As immigrants cross borders near and far; as the web opens every place on earth to our scrutiny and comment; as commerce floods the world with products of every imaginable origin—we are confronted on a daily basis with the challenge to widen the circle of our understanding of different ways of doing things, and our acceptance of different ways of behaving.
And of course, we have seen the predictable resistance to such radical change erupting in our country in aggressive and sometimes even violent ways throughout this election cycle. We have talked about that here already on previous Sundays, and I don’t want to dwell on that topic again today.
But what I do want to do is think about the kind of change we are confronting in a more spiritual way.
In today’s gospel, we hear of Jesus angering the powers that be by his challenging the accepted norms of social behavior. The story is familiar, because it is repeated so often throughout the gospels: Jesus is constantly pushing the people whom he encounters to widen the circle, to imagine who or what might be included in their way of looking at things that might transform the way they related to other people.
In this case, there is a woman who has been crippled for eighteen years, pitifully bent over and unable even to stand up straight. Jesus has the temerity to heal her on the Sabbath, the day when no work is to be done, at which the leader of the synagogue takes umbrage. Pushing back at the leader’s anger, however, Jesus reminds him that even on the Sabbath, he takes care of the needs of the ox and donkey in his stable. And if for the animals—then why not this poor woman?
“Widen the circle of your care and concern,” he seems to say, “to include not just the beasts, but also your fellow human being.”
Now, if you think about it, this widening of the circle of our sense of responsibility and relationship is something that each of us must in the course of our lives, if we are to move from the complete self-centeredness of an infant (for whom life is nothing more than having one’s needs met), to the willingness and ability to reach out sacrificially to meet the needs of others? Our emotional life—if it is healthy and growing—is a constant trajectory along the path of widening the circle of our consciousness, our commitments, our care, and our concern.

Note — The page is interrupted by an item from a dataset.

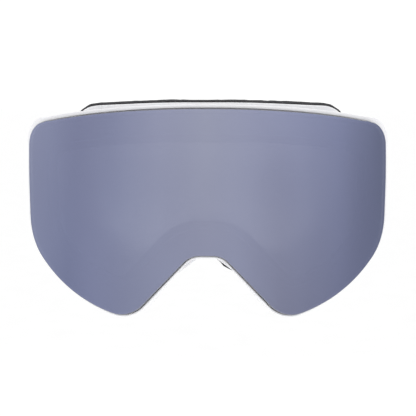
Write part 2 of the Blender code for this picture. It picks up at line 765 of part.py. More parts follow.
def strap_side(side, word, clip_name, fingers):
    """One half of the strap: its webbing, grip lines, slider and clip half."""
    body = pivot(f"strap_pivot_{word}", (PIN.x * side, BAR_Y, STRAP_Z))
    line = strap_line()
    band(f"strap_{word}", line, side, "webbing", body)

    back_end = Vector((RETURN_X, SLIDER_Y - SLIDER_BAR / 2 - GAP))
    start = Vector((PIN.x - WRAP_RADIUS, BAR_Y + 3 * MM + GAP))
    bend = Vector((RETURN_X, RUN_YS[0] + 5 * MM))
    inner = [start, start.lerp(bend, 0.15) + Vector((0, 1 * MM)), bend, back_end]
    band(f"strap_return_{word}", inner, side, "webbing", body)

    shift = STRAP_THICKNESS / 2 + GAP + GRIP.x / 2
    grip_line = beside(head_curve()[1:-3], shift)
    for number, height in enumerate(GRIP_HEIGHTS, 1):
        name = f"grip_line_{word}_{number}"
        band(name, grip_line, side, "silicone", body, GRIP.y, STRAP_Z + height, GRIP.x)

    clip_half(clip_name, side, fingers, body)
    slider_body = pivot(f"slider_axis_{word}", (RUN_X * side, SLIDER_Y, STRAP_Z))
    slider(side, word, slider_body)


def main():
    for obj in list(bpy.data.objects):
        bpy.data.objects.remove(obj)
    lens, foam, eye = (in_metres(c) for c in (LENS_CORNERS, FOAM_CORNERS, EYE_CORNERS))
    lens_group(lens)
    front_frame(lens)
    face_skirt(lens, foam, eye)
    face_foam(foam, eye)
    tongue, prong, prong_end, guard, guard_end = CLIP_FINGERS
    catch = [(-tongue, tongue), (guard, guard_end), (-guard_end, -guard)]
    hook = [(prong, prong_end), (-prong_end, -prong)]
    for side, word, clip_name, fingers in (
        (-1, "left", "clip_hook", hook),
        (1, "right", "clip_catch", catch),
    ):
        temple_bracket(side, word)
        outrigger(side, word, pivot(f"outrigger_pivot_{word}", (PIN.x * side, PIN.y, STRAP_Z)))
        strap_side(side, word, clip_name, fingers)


main()
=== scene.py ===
"""The looks of the ski goggles: smooth shells, foam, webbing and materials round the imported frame.

Metres, +Z up, lens towards -Y, as in the frame. Lens shapes are drawn flat, as (s, depth, z), and
bent round the lens axis. Foam shapes are drawn as (x, back, z), and pushed back by the face curve.
"""

from math import acos, atan2, cos, pi, radians, sin, sqrt, tan

import bmesh
import bpy
from mathutils import Matrix, Vector, noise


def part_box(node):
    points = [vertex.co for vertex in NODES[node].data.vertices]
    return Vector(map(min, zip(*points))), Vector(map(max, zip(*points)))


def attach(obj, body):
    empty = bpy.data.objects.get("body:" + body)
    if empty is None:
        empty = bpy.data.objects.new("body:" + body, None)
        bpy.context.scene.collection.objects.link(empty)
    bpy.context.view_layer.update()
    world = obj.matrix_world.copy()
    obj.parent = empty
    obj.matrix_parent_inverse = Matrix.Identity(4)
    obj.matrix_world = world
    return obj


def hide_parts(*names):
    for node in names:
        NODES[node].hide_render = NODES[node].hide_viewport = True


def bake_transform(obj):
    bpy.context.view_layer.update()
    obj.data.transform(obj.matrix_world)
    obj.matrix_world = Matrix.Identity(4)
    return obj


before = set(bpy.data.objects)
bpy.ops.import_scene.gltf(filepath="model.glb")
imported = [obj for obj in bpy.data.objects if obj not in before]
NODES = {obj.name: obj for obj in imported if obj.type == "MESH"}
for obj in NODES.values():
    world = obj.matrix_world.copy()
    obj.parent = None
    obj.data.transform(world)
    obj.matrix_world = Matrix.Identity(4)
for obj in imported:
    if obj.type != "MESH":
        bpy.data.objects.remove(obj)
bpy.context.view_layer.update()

MM = 0.001
GAP = 0.3 * MM
FINE = 4  # outline segments here for each one of the frame

# ---------------------------------------------------------------- camera

CAMERA_DISTANCE = 1.0
CAMERA_ELEVATION = radians(4.5)
CAMERA_AZIMUTH = radians(0.8)
CAMERA_AIM = Vector((0.0004, -0.010, -0.0005))
CAMERA_LENS = 175.4

# ---------------------------------------------------------------- the two curved sheets

LENS_RADIUS = 120 * MM
LENS_FRONT_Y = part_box("outer_lens")[0].y
LENS_AXIS_Y = LENS_FRONT_Y + LENS_RADIUS
FACE_RADIUS = 95 * MM

# Half outlines in mm, as in the frame: across, up, corner radius, segments since the last count.
LENS_CORNERS = (
    (0, 50.2, 0, 0),
    (44.8, 50.2, 520, 0),
    (99.0, 40.9, 12.4, 12),
    (99.4, 15.8, 260, 0),
    (97.9, -16.3, 30.5, 0),
    (71.1, -42.1, 102, 0),
    (38.0, -52.1, 16, 18),
    (7.6, -20.9, 10.5, 6),
    (0, -20.9, 0, 2),
)
FOAM_CORNERS = (
    (0, 52.5, 0, 0),
    (22, 52.5, 500, 0),
    (68.4, 49.8, 14, 12),
    (75.5, 12, 120, 0),
    (70, -18, 45, 0),
    (36.4, -48.4, 14, 18),
    (1.9, -22.5, 5, 6),
    (0, -22.5, 0, 2),
)
EYE_CORNERS = (
    (0, 33, 0, 0),
    (61, 33, 17, 12),
    (61, -2, 40, 0),
    (34, -27, 9, 18),
    (8, -6, 12, 6),
    (0, -6, 0, 2),
)
MIN_CORNER = 9 * MM
BEND_WEIGHT = 22 * MM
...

But more than that, God’s way of dealing with us is also continually to be calling us into a wider circle of consciousness and concern. Many of the great stories of the Hebrew scripture revolve around that call to wider vision: Abraham called our of the Land of Ur to become the father of nations; the Israelites called out of slavery in Egypt to become God’s people; the prophets called out of their obscurity to give presence to God’s voice.
So perhaps that’s why the stories of Jesus also so often revolve around that very issue of widening the circle—it is he who makes mostly clearly known to us what God is encouraging us to be and to become.
This past week, my wife and I sent our son off to college. Every parent knows the experience of having one’s experience opened to new things by what our children choose to do (sometimes for good, and sometimes not). I, for example, would never have thought of taking up flying as a passion, a vocation, and a career—but that’s what our son has chosen to do. (And as a result, I have learned a lot more about the realities of aviation than I wish I knew!) The challenge of parenting, of course, is to make room for such adventuresome-ness, encouraging it while also guiding it, yet also not choking it off by failing to widen the circle of one’s own appreciation.
So all this is to say, that at the very core of what it means to be human, there is a need continually to widen the circle of what we know and who we are, as we respond also to the growth of others.But there is a deeper core to this imperative as well, which is that if we are to come to know God in our life, then our mind must be continually expanding to take in the reality of who God is. We are created finitely, yet with the charge of relating to God’s infinite love. We are like small clay vessels, trying to contain the entire sea. Although we can never fully succeed, then, at fully knowing God, nevertheless only a continually expanding heart and mind can adequately respond to the fullness of God’s love.
That expansiveness of heart and mind is the invitation given by God the creator in our origins, it is the challenge taught by God the son in his earthly ministry, and it is the encouragement given by God the Holy Spirit in the promptings which life gives us every day toward opening ourselves to the new, the unexpected, the unexplained.
The anger and resentment toward other people that we see around us, therefore, is not just an economic and political issue, despite what we read in the newspaper. It is also a spiritual issue—a disinclination to grow and mature with the openness of heart and mind to which God calls us.
Lee Maracle asked, “Where do you begin telling someone their world is not the only one?” Well, as Christians, we might begin with the nature of God’s own being, infinitely complex and diverse as it is. And when we have that thought firmly in mind, then we might expand that awareness to the world of God’s own creation, where we should also expect there to be a diversity of languages and peoples and nations that will defy our comprehension—but which will nevertheless require the widening of the circle of our consciousness if we are to respond to it meaningfully.
So we are led to the question of who needs to be included next in my own circle of understanding and concern? Is it my child, or spouse? Is it a Muslim neighbor, or colleague? Is it perhaps the immigrants who are hidden among us? Or perhaps, is it even myself?
© Joseph Britton, 2016
[*] Lee Maracle, Ravensong, quoted in Thomas King, The Inconvenient Indian (University of Minnesota Press, 2012), 99.